Are there solutions to ChatGPT’s toxicity problem? Perhaps. One might be more carefully curating the model’s training data. ChatGPT is a fine-tuned version of GPT-3.5, the predecessor to GPT-4, which “learned” to generate text by ingesting examples from social media, news outlets, Wikipedia, e-books, and more. While OpenAI claims that it took steps to filter the data and minimize ChatGPT’s potential for toxicity, it’s clear that a few questionable samples ultimately slipped through the cracks.
Another potential solution is performing and publishing the results of “stress tests” to inform users of where ChatGPT falls short. These could help companies, in addition to developers, “make a more informed decision” about where — and whether — to deploy ChatGPT, the researchers say.
“In the short-term, ‘first-aid’ can be provided by either hard-coding responses or including some form of post-processing based on other toxicity-detecting AI and also fine-tuning the large language model (e.g. ChatGPT) based on instance-level human feedback,” Deshpande said. “In the long term, a reworking of the fundamentals of large language models is required.”
My colleague Devin Coldewey argues that large language models à la ChatGPT will be one of several classes of AIs in the future — useful for some applications but not all-purpose in the way that vendors, and users, for that matter, are currently trying to make them.
I tend to agree. After all, filters can do only so much — particularly as people try to discover and leverage new exploits. It’s an arms race: As users try to break the AI, the approaches they use get attention, and then the creators of the AI patch them to prevent the attacks they’ve seen. The collateral damage is the harmful and hurtful things the models say before they’re patched.
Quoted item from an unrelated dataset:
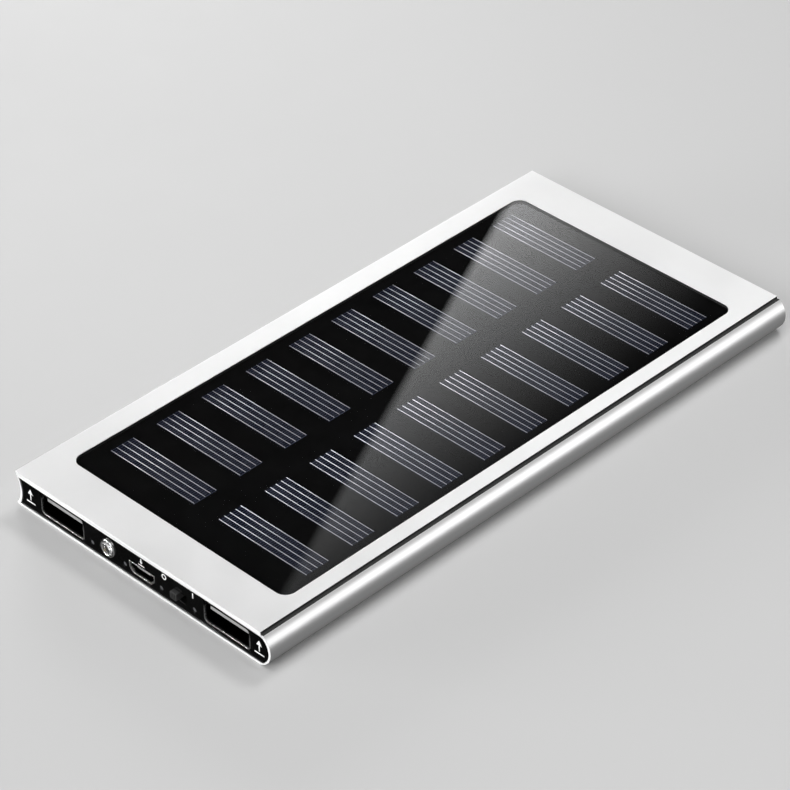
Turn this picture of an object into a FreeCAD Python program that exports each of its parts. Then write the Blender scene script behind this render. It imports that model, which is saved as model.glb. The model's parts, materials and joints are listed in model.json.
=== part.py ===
"""Slim solar phone charger: an extruded aluminium sleeve shaped like a closed book, with a solar panel in its
top, black end caps, a pair of pouch cells on a tray and a circuit board behind the port end.

Frame: origin at the middle of the flat underside, +Z up, -Y the port end, +X the rounded spine. Millimetres.
"""
import FreeCAD, Part
import os
import re
import Sketcher
from FreeCAD import Placement, Rotation, Vector

# ---------------------------------------------------------------- driving dimensions

DIMENSIONS = """
case_width 75        case_length 155      case_height 8.4      top_wall 1.15        floor_wall 0.65
fore_radius 6.4      fore_depth 1.2       fore_wall 0.65       bead_radius 0.5      spine_radius 4.4
spine_wall 0.6       groove_centre 35.2   groove_width 0.8     groove_depth 0.55    slip_gap 0.05
cap_recess 0.2       cap_thick 2.0        lug_length 5.4       lug_width 3.2        lug_base 2.35
lug_top 6.9          lug_left -33.7       lug_right 31.9
panel_centre -0.45   panel_width 63       panel_length 134.4   panel_corner 2.6     glass_thick 1.0
glass_sink 0.05      backing_lap 1.3      backing_thick 0.3    gasket_thick 0.1
cell_length 25.2     cell_width 6.4       cell_thick 0.18      cell_columns 2       cell_rows 10
column_pitch 32.3    row_pitch 12.7       cells_x -0.24        cells_y 1.2
tray_left -35.4      tray_right 34.5      tray_front -56       tray_back 75.2       tray_base 0.7
tray_thick 0.5       rail_thick 0.7       rail_top 4.6         rib_front -51.6      rib_top 2.2
ledge_top 1.5        ledge_length 2
pouch_width 33.4     pouch_front -49      pouch_length 122     pouch_thick 4.9      pouch_gap 0.6
pouch_middle -0.5    pouch_corner 1.6     tape_thick 0.15      pad_thick 0.2        pad_margin 3
tab_width 4          tab_thick 0.15       tab_reach 5          tab_height 3.8       tab_inset 8
board_left -34       board_right 34.8     board_front -75.2    board_back -52.2     board_base 1.5
board_thick 0.8      notch_gap 0.1
port_left -23.4      port_right 25        port_base 1.5        port_width 13.1      port_height 5.3
port_depth 14        port_wall 0.3        port_corner 1.0      tongue_width 11.1    tongue_thick 1.84
tongue_top 6.0       tongue_recess 0.9    tongue_chamfer 0.42  contact_width 1.0    contact_thick 0.12
contact_length 7.4
micro_x 0.4          micro_base 1.65      micro_width 7.5      micro_height 2.75    micro_depth 5
micro_wall 0.28      micro_slant 1.1      micro_tongue 3.7     blade_thick 0.6      blade_recess 0.6
pin_width 0.3        pin_pitch 0.65       pin_thick 0.08
torch_x -9.6         torch_z 3.9          torch_radius 1.55    ring_radius 2.1      ring_lip 0.35
dome_reach 1.0       torch_length 5
hole_z 2.5           hole_radius 0.6      pipe_length 1.9      lamp_width 1.0       lamp_height 0.7
lamp_length 0.8
slot_centre 11.45    slot_length 4.1      slot_height 2.2      slot_z 3.55          knob_width 1.9
knob_height 1.8      knob_reach 1.0       slider_length 4.0    switch_width 7.0     switch_depth 4
switch_top 5.4       switch_wall 0.3      slider_thick 1.4     knob_corner 0.3      slide_travel 2.0
chip_width 5         chip_thick 0.9       coil_width 7         coil_thick 3.2       coil_corner 1.2
capacitor_length 3.2 capacitor_width 1.6  capacitor_thick 1.3  diode_length 4.3     diode_width 2.6
diode_thick 2.0      lead_radius 0.45     lead_bend 1.2        lead_front -61.4      lead_back -57
screw_y -72          screw_radius 0.8     screw_length 3.4     head_radius 1.3      head_thick 0.5       pilot_radius 0.65
"""

TOP_FACE, FRONT_FACE, SIDE_FACE = "XY_Plane", "XZ_Plane", "YZ_Plane"
LAMP_PLACES = (-14.5, -4.7, 6.0, 15.6)          # x of the battery-level lamps
PORT_CONTACTS = (-3.5, -1.0, 1.0, 3.5)          # x of a socket's contacts from its middle
LEAD_PLACES = (("solar_lead_positive", 8.0), ("solar_lead_negative", 10.4))
CAPACITOR_PLACES = ((-12.5, -60), (-12.5, -63.4), (13.2, -60), (13.2, -63.4), (-27, -57.5), (-21, -57.5))
TAB_OFFSETS = (-8, 8)                           # a pouch's two tabs, from its middle

doc = FreeCAD.newDocument("SolarCharger")
sheet = doc.addObject("Spreadsheet::Sheet", "Sizes")
words = DIMENSIONS.split()
for row, (alias, number) in enumerate(zip(words[::2], words[1::2]), start=1):
    sheet.set(f"A{row}", alias)
    sheet.set(f"B{row}", number)
    sheet.setAlias(f"B{row}", alias)
doc.recompute()


# ---------------------------------------------------------------- helpers

def bound(formula):
    """The formula with each alias written as a cell of the sheet."""
    return re.sub(r"\b([a-z]+_[a-z_]+)\b", r"Sizes.\1", str(formula))


def value(formula):
    """What the formula comes to now."""
    return float(sheet.evalExpression(bound(formula)))


def bind(thing, **formulas):
    for name, formula in formulas.items():
        thing.setExpression(name.replace("__", "."), bound(formula))
    return thing


def place(solid, x, y, z):
    return bind(solid, Placement__Base__x=x, Placement__Base__y=y, Placement__Base__z=z)


def box(name, x, y, z, length, width, height):
    """A block from its low corner and its lengths along X, Y and Z."""
    solid = doc.addObject("Part::Box", name)
    bind(solid, Length=length, Width=width, Height=height)
    return place(solid, x, y, z)


def rod(name, x, y, z, radius, length, axis=Vector(0, 1, 0)):
    """A cylinder from the middle of its first end."""
    solid = doc.addObject("Part::Cylinder", name)
    solid.Placement = Placement(Vector(), Rotation(Vector(0, 0, 1), axis))
    bind(solid, Radius=radius, Height=length)
    return place(solid, x, y, z)


def join(kind, name, **links):
    solid = doc.addObject(kind, name)
    for link, target in links.items():
        setattr(solid, link, target)
    return solid


def cut(name, base, *tools):
    tool = tools[0] if len(tools) == 1 else join("Part::MultiFuse", name + "_tools", Shapes=list(tools))
    return join("Part::Cut", name, Base=base, Tool=tool)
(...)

The research on ChatGPT has paved the way for exciting possibilities in conversation AI. As technology continues to evolve, ChatGPT and similar models have the potential to transform how we interact with machines, opening up new opportunities and applications in various industries. With further advancements, ChatGPT is poised to become an indispensable tool in artificial intelligence, enhancing our daily lives and transforming our communication with technology.